No time was lost mobilising forces against Welles and RKO. The studio, harassed by the Hearst press - 30 of the most influential papers in the country - found its position vulnerable. A word in the ear of Nelson Rockefeller, and Radio City Music Hall became unavailable; the same thing happened at theatres all over the country. Financial disaster loomed. Hollywood itself was hostile: at 25, Welles was already a daring and successful director/producer/star both on stage and in radio, and was far from humble about it. His arrogance made it easy for Louella Parsons to attack the man who attacked her boss. Louis B Mayer, Hearst's old buddy (MGM produced many Marion Davies films), offered to buy the negative and prints of Citizen Kane and destroy them, but RKO finally permitted the film's release, on 1 May, 1941.

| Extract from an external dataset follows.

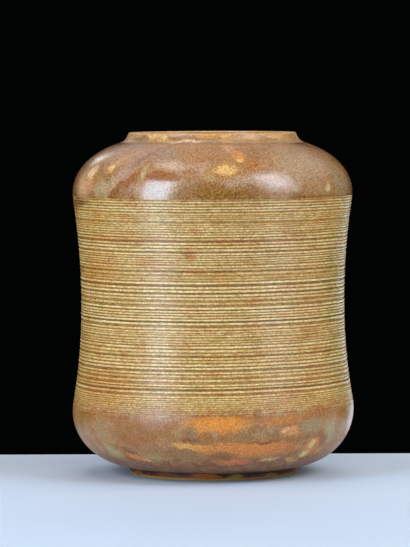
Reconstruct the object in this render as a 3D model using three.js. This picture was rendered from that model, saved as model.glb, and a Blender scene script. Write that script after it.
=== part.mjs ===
// A waisted cylindrical stoneware vase, thrown in sections and luted together.
// Lengths are millimetres. The vase stands on z = 0 and its axis is +Z.
import * as THREE from "three";

// Foot: a turned ring that the base disc and the bowl both stand on.
const footRadius = 74.6;
const footHeight = 6.5;
const footWidth = 10;
const footChamfer = 0.8;

// Base disc: the floor of the vase, seated on the inner part of the foot.
const discThickness = 9;
const discInset = 6;

// Lower bowl: from the foot out to the belly, the widest point below.
const bellyRadius = 124.2;
const bowlRise = 49;
const bowlLeaveAngle = THREE.MathUtils.degToRad(4);

// Combed wall: the hollow of the waist between the belly and the shoulder.
const waistDepth = 8;
const waistAboveBelly = 95;
const bodyLength = 192;
const hollowShare = 0.9; // share of each half of the body that curves inwards

// Shoulder: a dome from its widest point in to the seat of the neck.
const shoulderInset = 0.9; // how much narrower the shoulder is than the belly
const shoulderRise = 43.6;
const shoulderLeaveAngle = THREE.MathUtils.degToRad(23);
const shoulderThickness = 7;

// Neck: a short collar that sweeps up from the dome and leans in to a rounded lip.
const neckSeatRadius = 81.2;
const collarHeight = 8.9;
const collarSweepRadius = 9.2; // of the hollow between the dome and the collar
const collarLean = THREE.MathUtils.degToRad(28.4); // from upright
const lipRound = 1;
const mouthRadius = 69;

// Walls and seams. A tongue on each lower section stands inside the section above it.
const wallThickness = 8;
const tongueWidth = 4;
const tongueHeight = 4;
const slipGap = 0.3; // room for the luting slip beside each tongue

// Combing: ridges left between the grooves that a tool cut while the wheel turned.
const combPitch = 2.75;
const combPitchSpread = 0.48; // share by which a pitch strays
const combDepth = 0.7;
const combAboveBelly = 5;
const combBelowShoulder = 2.5;
const fineRidges = 9; // ridges at the bottom, where the tool was drawn up slowly
const finePitchShare = 0.68;
const combFadeHeight = 20; // the grooves reach their full depth over this height

// Facets
const segments = 36;
const curveSteps = 9;
const wallSteps = 6;

// Radii and heights worked out from the sizes above.
const waistRadius = bellyRadius - waistDepth;
const shoulderRadius = bellyRadius - shoulderInset;
const bellyZ = footHeight + bowlRise;
const waistZ = bellyZ + waistAboveBelly;
const shoulderZ = bellyZ + bodyLength;
const neckSeatZ = shoulderZ + shoulderRise;
const rimZ = neckSeatZ + collarHeight;
const combBottomZ = bellyZ + combAboveBelly;
const combTopZ = shoulderZ - combBelowShoulder;
const discTopZ = footHeight + discThickness;
const discRadius = footRadius - discInset;

// Ellipse of the shoulder, and its slope where the neck takes over.
const shoulderSemiR = (shoulderRadius - neckSeatRadius) / (1 - Math.sin(shoulderLeaveAngle));
const shoulderSemiZ = shoulderRise / Math.cos(shoulderLeaveAngle);
const seatSlope = Math.atan(shoulderSemiZ * Math.tan(shoulderLeaveAngle) / shoulderSemiR);

const point = (radius, height) => new THREE.Vector2(radius, height);

// Points of an ellipse arc between two angles, both ends included.
function ellipseArc(centreR, centreZ, semiR, semiZ, from, to, steps) {
  return Array.from({ length: steps + 1 }, (_, i) => {
    const angle = from + ((to - from) * i) / steps;
    return point(centreR + semiR * Math.cos(angle), centreZ + semiZ * Math.sin(angle));
  });
}

// Radius of the smooth outer wall between the belly and the shoulder.
// Each half is a hollow parabola that turns into a full one near the swelling.
function bodyRadius(z) {
  const below = z < waistZ;
  const swell = below ? bellyRadius : shoulderRadius;
  const reach = below ? waistZ - bellyZ : shoulderZ - waistZ;
  const t = Math.min(Math.abs(z - waistZ) / reach, 1);
  const share = t < hollowShare ? t * t / hollowShare : 1 - (1 - t) ** 2 / (1 - hollowShare);
  return waistRadius + (swell - waistRadius) * share;
}

const innerRadius = (z) => bodyRadius(z) - wallThickness;

// Evenly spaced points of the plain wall from one height to another.
function wallPoints(radiusAt, fromZ, toZ, steps) {
  return Array.from({ length: steps + 1 }, (_, i) => {
    const z = fromZ + ((toZ - fromZ) * i) / steps;
    return point(radiusAt(z), z);
  });
}

// Top edge of a lower section, from its outside in: a seat, then the tongue.
function seatAndTongue(z, outer, innerLow, innerHigh) {
  const tongue = innerLow + tongueWidth - slipGap;
  return [
    point(outer, z),
    point(tongue, z),
    point(tongue, z + tongueHeight),
    point(innerHigh, z + tongueHeight),
    point(innerLow, z),
  ];
}

// Bottom edge of an upper section, from its inside out: over the tongue, then the seat.
function overTongue(z, outer, innerLow, innerHigh) {
  const rebate = innerLow + tongueWidth;
  const clear = z + tongueHeight + slipGap;
  return [point(innerHigh, clear), point(rebate, clear), point(rebate, z), point(outer, z)];
}

// A number from 0 to 1 that looks random, but is always the same for the same ridge.
function chance(k) {
  const spin = Math.sin(12.9898 * k) * 43758.5453;
  return spin - Math.floor(spin);
}

// Heights of the ridges: an uneven pitch, as of a tool held by hand, and finer at the bottom.
function ridgeHeights() {
  const count = Math.round((combTopZ - combBottomZ) / combPitch + fineRidges * (1 - finePitchShare));
  const pitches = Array.from({ length: count }, (_, k) =>
    (k < fineRidges ? finePitchShare : 1) * (1 + combPitchSpread * (2 * chance(k + 1) - 1)));
  const scale = (combTopZ - combBottomZ) / pitches.reduce((sum, pitch) => sum + pitch, 0);
  const heights = [combBottomZ];
  pitches.forEach((pitch) => heights.push(heights.at(-1) + pitch * scale));
  return heights;
}

// Depth of the groove above a ridge: uneven, and shallow at the bottom.
function grooveDepth(k, z) {
  const grown = Math.min((z - combBottomZ) / combFadeHeight, 1);
  return combDepth * (0.55 + 0.45 * chance(k + 0.5)) * (0.3 + 0.7 * grown);
}

// Outer face of the combed wall: each ridge stands on the wall, each groove is cut into it.
function combedFace() {
  const ridges = ridgeHeights();
  const face = [];
  ridges.forEach((z, k) => {
    face.push(point(bodyRadius(z), z));
    if (k + 1 < ridges.length) {
      const grooveZ = (z + ridges[k + 1]) / 2;
      face.push(point(bodyRadius(grooveZ) - grooveDepth(k, grooveZ), grooveZ));
    }
  });
  return face;
}

// A closed profile, listed outside upwards and inside downwards, turned round the axis.
function turned(name, profile, colour, roughness) {
  const geometry = new THREE.LatheGeometry(profile, segments);
  geometry.rotateX(Math.PI / 2);
  const material = new THREE.MeshStandardMaterial({ color: colour, roughness, metalness: 0 });
  const mesh = new THREE.Mesh(geometry, material);
  mesh.name = name;
  return mesh;
}

const closed = (profile) => [...profile, profile[0].clone()];

function footRing() {
  const inner = footRadius - footWidth;
  return turned("foot_ring", closed([
    point(inner + footChamfer, 0),
    point(footRadius - footChamfer, 0),
    point(footRadius, footChamfer),
    point(footRadius, footHeight),
    point(inner, footHeight),
    point(inner, footChamfer),
  ]), "#5f2f12", 0.45);
}

function baseDisc() {
  return turned("base_disc", [
    point(0, footHeight),
    point(discRadius, footHeight),
    point(discRadius, discTopZ),
    point(0, discTopZ),
  ], "#8d7a62", 0.8);
}

function lowerBowl() {
  const semiR = (bellyRadius - footRadius) / (1 - Math.sin(bowlLeaveAngle));
  const semiZ = bowlRise / Math.cos(bowlLeaveAngle);
  const outside = ellipseArc(bellyRadius - semiR, bellyZ, semiR, semiZ,
    bowlLeaveAngle - Math.PI / 2, 0, curveSteps);
  const innerFoot = discRadius + slipGap;
  const innerReach = innerRadius(bellyZ) - innerFoot;
  const inside = ellipseArc(innerFoot, bellyZ, innerReach, bellyZ - discTopZ,
    0, -Math.PI / 2, curveSteps);
  return turned("lower_bowl", closed([
    ...outside,
    ...wallPoints(bodyRadius, bellyZ, combBottomZ, 2).slice(1, -1),
    ...seatAndTongue(combBottomZ, bodyRadius(combBottomZ), innerRadius(combBottomZ),
      innerRadius(combBottomZ + tongueHeight)),
    ...inside,
    point(innerFoot, footHeight),
  ]), "#b06f3c", 0.4);
}

function combedWall() {
  const innerTop = innerRadius(combTopZ + tongueHeight);
  const innerStart = combBottomZ + tongueHeight + slipGap;
  return turned("combed_wall", closed([
    ...combedFace().slice(0, -1),
    ...seatAndTongue(combTopZ, bodyRadius(combTopZ), innerRadius(combTopZ), innerTop),
    ...wallPoints(innerRadius, innerStart, combTopZ, wallSteps).reverse().slice(1, -1),
    ...overTongue(combBottomZ, bodyRadius(combBottomZ), innerRadius(combBottomZ),
      innerRadius(innerStart)).slice(0, -1),
  ]), "#b8955a", 0.45);
}

function shoulder() {
  const outside = ellipseArc(shoulderRadius - shoulderSemiR, shoulderZ, shoulderSemiR, shoulderSemiZ,
    0, Math.PI / 2 - shoulderLeaveAngle, curveSteps);
  const innerReach = innerRadius(shoulderZ) - mouthRadius;
  const inside = ellipseArc(mouthRadius, shoulderZ, innerReach, shoulderRise - shoulderThickness,
    Math.PI / 2, 0, curveSteps);
  const clearZ = combTopZ + tongueHeight + slipGap;
  return turned("shoulder", closed([
    point(bodyRadius(combTopZ), combTopZ),
    ...outside.slice(0, -1),
    ...seatAndTongue(neckSeatZ, neckSeatRadius, mouthRadius, mouthRadius),
    ...inside.filter((p) => p.y > clearZ),
    ...overTongue(combTopZ, bodyRadius(combTopZ), innerRadius(combTopZ),
      innerRadius(combTopZ + tongueHeight)).slice(0, -1),
  ]), "#a9744a", 0.35);
}

function neckCollar() {
  const sweep = ellipseArc(neckSeatRadius + collarSweepRadius * Math.sin(seatSlope),
    neckSeatZ + collarSweepRadius * Math.cos(seatSlope), collarSweepRadius, collarSweepRadius,
    -Math.PI / 2 - seatSlope, -Math.PI + collarLean, 5);
  const sweepEnd = sweep.at(-1);
  const lipZ = rimZ - lipRound;
  const lipRadius = sweepEnd.x - (lipZ - sweepEnd.y) * Math.tan(collarLean);
  return turned("neck_collar", closed([
    ...sweep,
    point(lipRadius, lipZ),
    point(lipRadius - lipRound, rimZ),
    point(mouthRadius + lipRound, rimZ),
    point(mouthRadius, lipZ),
    ...overTongue(neckSeatZ, neckSeatRadius, mouthRadius, mouthRadius).slice(0, -1),
  ]), "#c4864e", 0.35);
}

const vase = new THREE.Group();
vase.add(footRing(), baseDisc(), lowerBowl(), combedWall(), shoulder(), neckCollar());

export default vase;
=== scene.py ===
import math
import random
from collections import namedtuple

import bpy
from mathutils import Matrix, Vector


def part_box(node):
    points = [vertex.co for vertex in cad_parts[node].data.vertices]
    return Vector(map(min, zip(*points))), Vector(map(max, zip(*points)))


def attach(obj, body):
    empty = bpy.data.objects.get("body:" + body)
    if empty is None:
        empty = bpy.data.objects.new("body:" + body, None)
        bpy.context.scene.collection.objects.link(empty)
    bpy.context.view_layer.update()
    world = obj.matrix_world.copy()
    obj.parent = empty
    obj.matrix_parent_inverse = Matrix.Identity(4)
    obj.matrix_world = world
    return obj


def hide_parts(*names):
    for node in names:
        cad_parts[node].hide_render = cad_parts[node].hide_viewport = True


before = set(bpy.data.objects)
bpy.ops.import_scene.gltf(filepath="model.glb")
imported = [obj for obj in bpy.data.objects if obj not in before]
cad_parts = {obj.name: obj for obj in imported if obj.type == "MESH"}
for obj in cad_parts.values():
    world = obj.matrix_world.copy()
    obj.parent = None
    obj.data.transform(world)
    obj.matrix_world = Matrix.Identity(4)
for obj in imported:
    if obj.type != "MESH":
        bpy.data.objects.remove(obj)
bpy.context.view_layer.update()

MM = 0.001


# Sizes read from the frame

def top(node):
    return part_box(node)[1].z / MM


def bottom(node):
    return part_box(node)[0].z / MM


def radius(node):
    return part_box(node)[1].x / MM


FOOT_RADIUS = radius("foot_ring")
FOOT_TOP = top("foot_ring")
DISC_RADIUS = radius("base_disc")
FLOOR_Z = top("base_disc")
BELLY_RADIUS = radius("lower_bowl")
COMB_BOTTOM = bottom("combed_wall")
COMB_TOP = bottom("shoulder")
SHOULDER_RADIUS = radius("shoulder")
NECK_SEAT_RADIUS = radius("neck_collar")
NECK_SEAT_Z = bottom("neck_collar")
RIM_Z = top("neck_collar")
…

By chance, the old lion and the cocky cub crossed paths not long afterward. On the day of the San Francisco opening (as Welles told the story later), the two adversaries found themselves alone together in the lift of the Fairmont Hotel. Welles could not ignore such potential for drama. Oozing charm, he introduced himself as the son of the publisher's old friend, Richard Welles, and invited Hearst to the premier. His overture was met with stony silence. As Hearst got off at his floor, Welles, rebuffed but unrelenting, delivered his final shot: "Charles Foster Kane would have accepted."